RAW DATA:

--*--

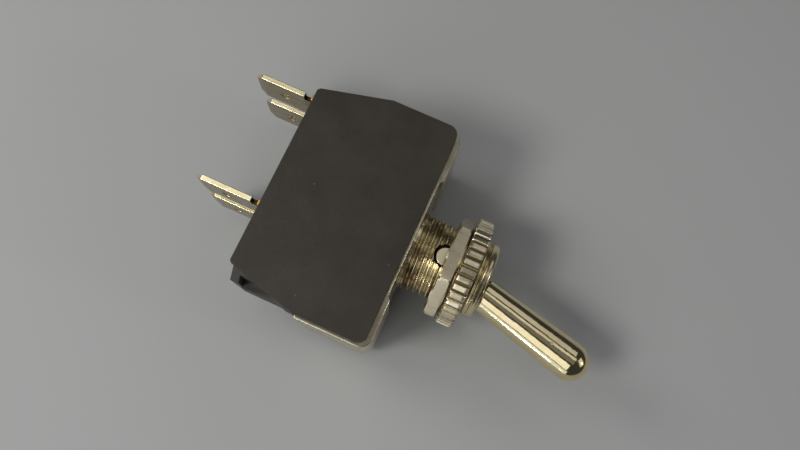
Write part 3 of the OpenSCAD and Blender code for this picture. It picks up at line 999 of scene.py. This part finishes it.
@dataclass
class Nuts:
    """The hexagon nut and the knurled nut on the bushing."""

    bore_r: float = 6.05 * MM
    mouth: float = 0.35 * MM
    rim: float = 0.02 * MM
    longest: float = 0.22 * MM
    hex_flats: float = 14.3 * MM
    hex_turn: float = 24.5
    hex_slope: float = 14.0
    hex_inset: float = 0.1 * MM
    hex_break: float = 0.05 * MM
    hex_break_angle: float = 0.02
    hex_steps: int = 24
    hex_crisp_deg: float = 18.0
    knurl_r: float = 8.5 * MM
    knurl_depth: float = 0.5 * MM
    knurl_inset: float = 0.28 * MM
    knurl_slope: float = 1.1
    knurl_lip: float = 0.45 * MM
    tooth_flat: float = 0.5
    tooth_flank: float = 0.4
    teeth: int = 40
    steps_per_tooth: int = 12
    knurl_crisp_deg: float = 30.0
    hex_plate: PlatedFinish = PlatedFinish(
        "hex_nut_plate", (0.74, 0.66, 0.48), (0.68, 0.59, 0.41), roughness=0.29,
        drawn=(0.4, 1.0, 1.0), pits=0.3, grain=0.002 * MM)
    # The knurled nut's plate carries painted shade in the gaps between its teeth.
    knurl_plate: PlatedFinish = PlatedFinish(
        "knurled_nut_plate", (0.88, 0.80, 0.60), (0.74, 0.63, 0.42), roughness=0.24,
        drawn=(0.3, 1.0, 1.0), pits=0.4, grain=0.004 * MM, shade_radii=(8.1 * MM, 8.4 * MM))

    def ring(self, low: float, high: float, outer: float, lip: float) -> np.ndarray:
        """Closed profile of a nut, from its bore round the outside and back.

        Args:
            low: the nut's back face along X.
            high: its front face.
            outer: radius of the outside.
            lip: how far the faces' flat part stops short of the outside.

        Returns:
            Rows of x and radius.
        """
        b, m = self.bore_r, self.mouth
        return refine([(low + m, b), (low, b + m), (low, outer - lip), (low + self.rim, outer),
                       (high - self.rim, outer), (high, outer - lip), (high, b + m),
                       (high - m, b), (low + m, b)], self.longest)[:-1]

    def hexagon(self) -> bpy.types.Object:
        """The hexagon nut. Its outside is the smaller of the hexagon's radius, flats / 2 over the
        cosine of the angle from the nearest flat, and the cone that chamfers both faces.

        Returns:
            The nut, turned to its place about the axis.
        """
        low, high = (c.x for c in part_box("hex_nut"))
        flat = self.hex_flats / 2.0
        corner = flat / math.cos(math.pi / 6.0)
        slope = math.tan(math.radians(self.hex_slope))

        def radius_at(x: np.ndarray, r: np.ndarray, a: np.ndarray) -> np.ndarray:
            """Limits the ring's radius to the hexagon, with broken corners, and to the two cones.

            Args:
                x: places along the axis.
                r: the ring's radii.
                a: angles about the axis.

            Returns:
                The nut's radii.
            """
            sector = (a + np.pi / 6.0) % (np.pi / 3.0) - np.pi / 6.0
            from_corner = (np.abs(sector) - np.pi / 6.0) / self.hex_break_angle
            hexagon = flat / np.cos(sector) - self.hex_break * np.exp(-from_corner ** 2)
            cone = flat - self.hex_inset + np.minimum(x - low, high - x) / slope
            return np.minimum(r, np.minimum(hexagon, cone))

        columns = 6 * self.hex_steps
        profile = self.ring(low, high, corner, corner - flat + self.hex_inset)
        tilt = Matrix.Rotation(math.radians(self.hex_turn), 3, Axis.X.value)
        return mesh_object("hex_nut_chamfered",
                           turned(profile, columns, radius_at) @ np.array(tilt).T,
                           grid_faces(len(profile), columns, close_rows=True))

    def knurled(self) -> bpy.types.Object:
        """The knurled nut. Its outside has flat-topped teeth: the depth follows the angle within a
        tooth, and a cone breaks the teeth at both faces.

        Returns:
            The nut.
        """
        low, high = (c.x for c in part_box("knurled_nut"))

        def radius_at(x: np.ndarray, r: np.ndarray, a: np.ndarray) -> np.ndarray:
            """Limits the ring's radius to the teeth and to the two cones.

            Args:
                x: places along the axis.
                r: the ring's radii.
                a: angles about the axis.

            Returns:
                The nut's radii.
            """
            away = np.abs((a * self.teeth / (2.0 * np.pi) + 0.5) % 1.0 - 0.5) * 2.0
            dip = np.clip((away - self.tooth_flat) / self.tooth_flank, 0.0, 1.0)
            tooth = self.knurl_r - self.knurl_depth * dip * dip * (3.0 - 2.0 * dip)
            from_face = np.minimum(x - low, high - x)
            cone = self.knurl_r - self.knurl_inset + from_face * self.knurl_slope
            return np.minimum(r, np.minimum(tooth, cone))

        columns = self.teeth * self.steps_per_tooth
        profile = self.ring(low, high, self.knurl_r, self.knurl_lip)
        return mesh_object("knurled_nut_toothed", turned(profile, columns, radius_at),
                           grid_faces(len(profile), columns, close_rows=True))

    def build(self) -> None:
        """Builds both nuts."""
        hexagon = self.hexagon()
        smooth(hexagon, self.hex_crisp_deg)
        dress(hexagon, self.hex_plate.build(), Body.HEX_NUT, "hex_nut")
        knurled = self.knurled()
        smooth(knurled, self.knurl_crisp_deg)
        dress(knurled, self.knurl_plate.build(), Body.KNURLED_NUT, "knurled_nut")


@dataclass
class BatHandle:
    """The polished bat handle, with the ball that it turns on and its inner stem."""

    pivot_x: float = 4.55 * MM
    tilt: float = -14.0
    ball_r: float = 4.0 * MM
    stem_r: float = 2.0 * MM
    stem_reach: float = 12.2 * MM
    stem_break: float = 0.2 * MM
    neck_r: float = 2.0 * MM
    neck_run: float = 0.5 * MM
    bat_start: float = 7.6 * MM
    base_r: float = 2.55 * MM
    base_round: float = 0.3 * MM
    base_shift: float = 0.1 * MM
    tip_r: float = 3.0 * MM
    reach: float = 26.5 * MM
    longest: float = 0.5 * MM
    columns: int = 128
    crisp_deg: float = 30.0
    plate: PolishedFinish = PolishedFinish("polished_plate")

    def build(self) -> None:
        """Turns the handle's outline about its own axis, then tips it about the pivot."""
        tip_x = self.reach - self.tip_r
        meet = math.degrees(math.asin(self.stem_r / self.ball_r))
        base_x, base_r = self.bat_start + self.base_shift, self.base_r - self.base_round
        points = [(-self.stem_reach, 0.0), (-self.stem_reach, self.stem_r - self.stem_break),
                  (self.stem_break - self.stem_reach, self.stem_r),
                  *arc(0.0, 0.0, self.ball_r, 180.0 - meet, meet, 25),
                  (self.bat_start - self.neck_run, self.neck_r),
                  *arc(base_x, base_r, self.base_round, 150.0, 92.0, 6),
                  *arc(tip_x, 0.0, self.tip_r, 94.0, 0.0, 40)]
        profile = refine(points, self.longest)
        profile[-1, 1] = 0.0
        turn = Matrix.Rotation(math.radians(self.tilt), 3, Axis.Z.value)
        verts = turned(profile, self.columns) @ np.array(turn).T
        verts += np.array([self.pivot_x, 0.0, 0.0])
        piece = mesh_object("bat_handle", verts, grid_faces(len(profile), self.columns))
        smooth(piece, self.crisp_deg)
        dress(piece, self.plate.build(), Body.TOGGLE, "lever")


@dataclass
class Terminals:
    """The four blade terminals, two for each pole."""

    edge: float = 0.1 * MM
    tin: BladeFinish = BladeFinish("tinned_blade")

    def build(self) -> None:
        """Builds the four blades from one finish."""
        material = self.tin.build()
        for place in ("end", "centre"):
            for side in Side:
                node = f"{place}_terminal_{side.name.lower()}"
                piece = softened(node, f"{node}_blade", self.edge)
                dress(piece, material, Body.SWITCH, node)


@dataclass
class Mechanism:
    """The parts inside the housing, finished plainly."""

    strip: PlatedFinish = PlatedFinish(
        "contact_strip_metal", (0.76, 0.50, 0.28), (0.60, 0.38, 0.2), roughness=0.3)
    silver: PlatedFinish = PlatedFinish(
        "contact_silver", (0.86, 0.86, 0.83), (0.7, 0.69, 0.66))
    turned_brass: PlatedFinish = PlatedFinish(
        "turned_brass", (0.74, 0.60, 0.32), (0.6, 0.46, 0.22))
    wire: PlatedFinish = PlatedFinish(
        "spring_wire_steel", (0.6, 0.6, 0.61), (0.45, 0.45, 0.47), roughness=0.3)
    natural: MouldedFinish = MouldedFinish(
        "natural_moulding", (0.55, 0.52, 0.44), (0.66, 0.63, 0.55),
        pale_speck=(0.4, 0.36, 0.3), roughness=0.45)

    def build(self) -> None:
        """Paints each inner node."""
        paint("actuator", self.natural.build())
        for stem, finish in (("rocker_contact", self.strip), ("moving_contact", self.silver),
                             ("fixed_contact", self.silver), ("plunger", self.turned_brass),
                             ("plunger_spring", self.wire)):
            material = finish.build()
            for side in Side:
                paint(f"{stem}_{side.name.lower()}", material)


# ---------------------------------------------------------------- studio


def pose(place: Triple, right: Vector, back: Vector) -> Matrix:
    """The matrix of a lamp or camera, which looks along its own -Z.

    Args:
        place: where it stands.
        right: unit vector along its own X.
        back: unit vector along its own Z, square to right.

    Returns:
        The matrix.
    """
    axes = Matrix((right, back.cross(right), back)).transposed().to_4x4()
    return Matrix.Translation(place) @ axes


@dataclass(frozen=True)
class Lamp:
    """A rectangular area lamp that faces the origin, its first side along a chosen direction."""

    name: str
    place: Triple
    size: tuple[float, float]
    radiance: float
    color: Triple = (1.0, 1.0, 1.0)
    side: Triple = (0.970, -0.242, 0.0)

    def build(self) -> None:
        """Places the lamp. Its power is radiance times pi times its area."""
        data = bpy.data.lights.new(self.name, "AREA")
        data.shape = "RECTANGLE"
        data.size, data.size_y = self.size
        data.energy = self.radiance * math.pi * self.size[0] * self.size[1]
        data.color = self.color
        along = Vector(self.side)
        back = Vector(self.place).normalized()
        right = (along - along.dot(back) * back).normalized()
        lamp = bpy.data.objects.new(self.name, data)
        lamp.matrix_world = pose(self.place, right, back)
        bpy.context.scene.collection.objects.link(lamp)


@dataclass
class Studio:
    """A pale floor, soft lamps and the camera."""

    camera_at: Triple = (3.824 * MM, -21.494 * MM, 107.341 * MM)
    forward: Triple = (-0.06838, 0.21978, -0.97315)
    up: Triple = (-0.40413, 0.88572, 0.22843)
    lens: float = 32.39
    sensor: float = 36.0
    clip: tuple[float, float] = (0.005, 10.0)
    floor_half: float = 1.2
    floor_gap: float = 0.02 * MM
    floor_roughness: float = 0.85
    floor_color: Triple = (0.44, 0.45, 0.455)
    world_color: Triple = (0.62, 0.64, 0.66)
    world_strength: float = 0.055
    lamps: tuple[Lamp, ...] = (
        Lamp("key", (-0.200, -0.190, 0.340), (0.12, 0.12), 14.0, (1.0, 0.97, 0.92)),
        Lamp("left", (-0.330, 0.010, 0.230), (0.14, 0.14), 5.4, (1.0, 0.98, 0.95)),
        Lamp("window", (-0.079, -0.233, 0.245), (0.26, 0.23), 1.00),
        Lamp("horizon", (-0.070, -0.335, 0.055), (0.30, 0.16), 0.85, (0.86, 0.94, 1.0)),
        Lamp("overhead", (0.040, -0.048, 0.330), (0.22, 0.12), 0.13),
        Lamp("near_strip", (0.070, 0.062, 0.290), (0.20, 0.075), 0.58, side=(1.0, 0.0, 0.0)),
        Lamp("skylight", (-0.130, 0.062, 0.290), (0.14, 0.10), 1.25, side=(1.0, 0.0, 0.0)),
        Lamp("far_strip", (0.060, 0.265, 0.290), (0.20, 0.20), 0.46, side=(1.0, 0.0, 0.0)),
        Lamp("front", (0.310, 0.060, 0.170), (0.22, 0.16), 0.60, (1.0, 0.95, 0.86)),
        Lamp("front_spark", (0.300, 0.037, 0.142), (0.020, 0.020), 40.0),
        Lamp("side_spark", (-0.043, -0.335, 0.030), (0.024, 0.024), 25.0))

    def floor(self) -> None:
        """Lays the floor just under the lowest point of the object."""
        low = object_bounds()[0].z - self.floor_gap
        half = self.floor_half
        corners = [(-half, -half, low), (half, -half, low), (half, half, low), (-half, half, low)]
        piece = mesh_object("floor", np.array(corners), np.array([[0, 1, 2, 3]]))
        tree = Tree("pale_floor")
        piece.data.materials.append(tree.finish(self.floor_color, self.floor_roughness))
        piece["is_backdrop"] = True

    def camera(self) -> None:
        """Sets the camera by its place, its line of sight and its upward direction."""
        data = bpy.data.cameras.new("camera")
        data.lens, data.sensor_width = self.lens, self.sensor
        data.clip_start, data.clip_end = self.clip
        camera = bpy.data.objects.new("camera", data)
        bpy.context.scene.collection.objects.link(camera)
        back = -Vector(self.forward).normalized()
        right = Vector(self.up).cross(back).normalized()
        camera.matrix_world = pose(self.camera_at, right, back)
        bpy.context.scene.camera = camera

    def lights(self) -> None:
        """Places the area lamps, each turned to the object, and the world's even light."""
        for lamp in self.lamps:
            lamp.build()
        world = bpy.data.worlds.new("studio")
        world.use_nodes = True
        sky = world.node_tree.nodes["Background"]
        sky.inputs["Color"].default_value = rgba(self.world_color)
        sky.inputs["Strength"].default_value = self.world_strength
        bpy.context.scene.world = world

    def build(self) -> None:
        """Builds the whole studio."""
        self.floor()
        self.camera()
        self.lights()
        bpy.context.scene.view_settings.view_transform = "Standard"


def main() -> None:
    """Builds every sub-assembly, then the studio round it."""
    logging.basicConfig(level=logging.INFO, format="%(message)s")
    for part in (Housing(), Bracket(), Bushing(), Nuts(), BatHandle(), Terminals(), Mechanism(),
                 Studio()):
        LOG.info("building %s", type(part).__name__)
        part.build()


if __name__ == "__main__":
    main()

--*--

EXERCISE PROMPT:
Return only the lines spanning from the first line of the material through the line with "hexagon nut and", copied exactly, both ends kept.

WORKED SOLUTION:
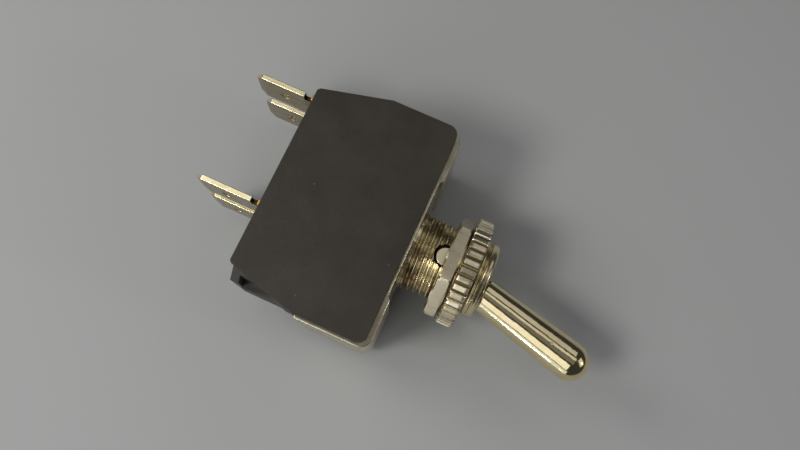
Write part 3 of the OpenSCAD and Blender code for this picture. It picks up at line 999 of scene.py. This part finishes it.
@dataclass
class Nuts:
    """The hexagon nut and the knurled nut on the bushing."""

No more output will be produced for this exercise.